Some of the allegedly possessed women, however, admitted to Bishop Jens Bircherod that they had lied and not been afflicted by any fits. This led to the death sentences being revoked and the condemned freed from charges at the higher court. The falsely possessed women and the local vicar were tried before a commission's court in Ålborg and sentenced to death. Their death sentences were revoked by the high court and the monarch to imprisonment for the women, exile for the vicar and warnings to the other people involved in the witch trial.

After this, the Danish authorities were reluctant to accept any more charges of witchcraft. When the local court of Schelenburg condemned two women to be burned at the stake for witchcraft in 1708, the sentence was revoked by the high court. In 1722, a soldier was executed for witchcraft in Bremerholm, but he was judged and executed by a military court. In 1733 a student and in 1752 a farmer were sentenced to life imprisonment and forced labour after having been judged guilty of a pact with the Devil, and as late as 1803 two craftsmen were sentenced for the same crime.
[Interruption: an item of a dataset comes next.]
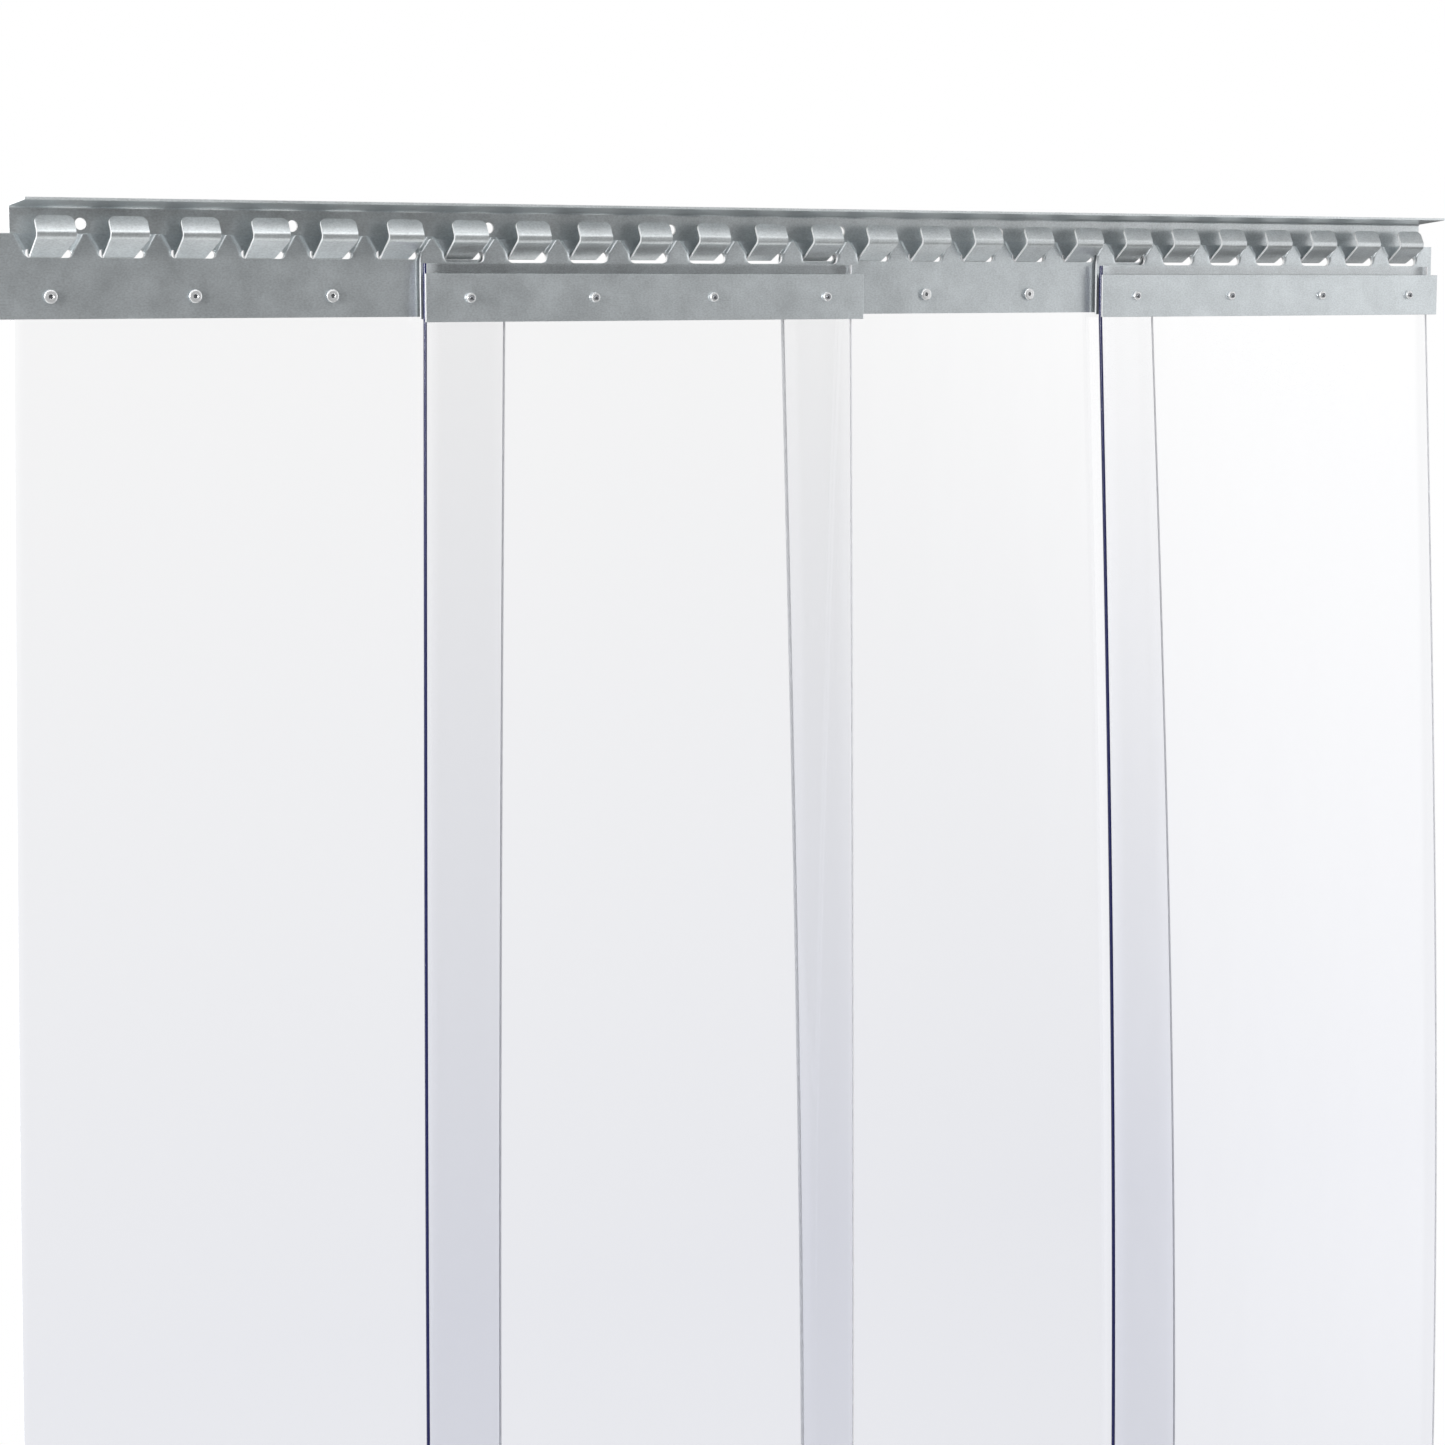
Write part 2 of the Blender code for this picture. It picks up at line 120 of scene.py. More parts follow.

Long after the legal courts stopped executing witches, however, the belief in witches led to private trials and lynching of alleged witches. In Øster Grønning in Salling in 1722, the villagers apprehended Dorte Jensdatter, whom they suspected of having caused death by magic, and executed her by burning after a private witch trial by tying her up and burning down her home with her in it. The last case is often said to have been that of Anna Klemens, who was pointed out as a witch in Brigsted at Horsens and beaten to death in 1800.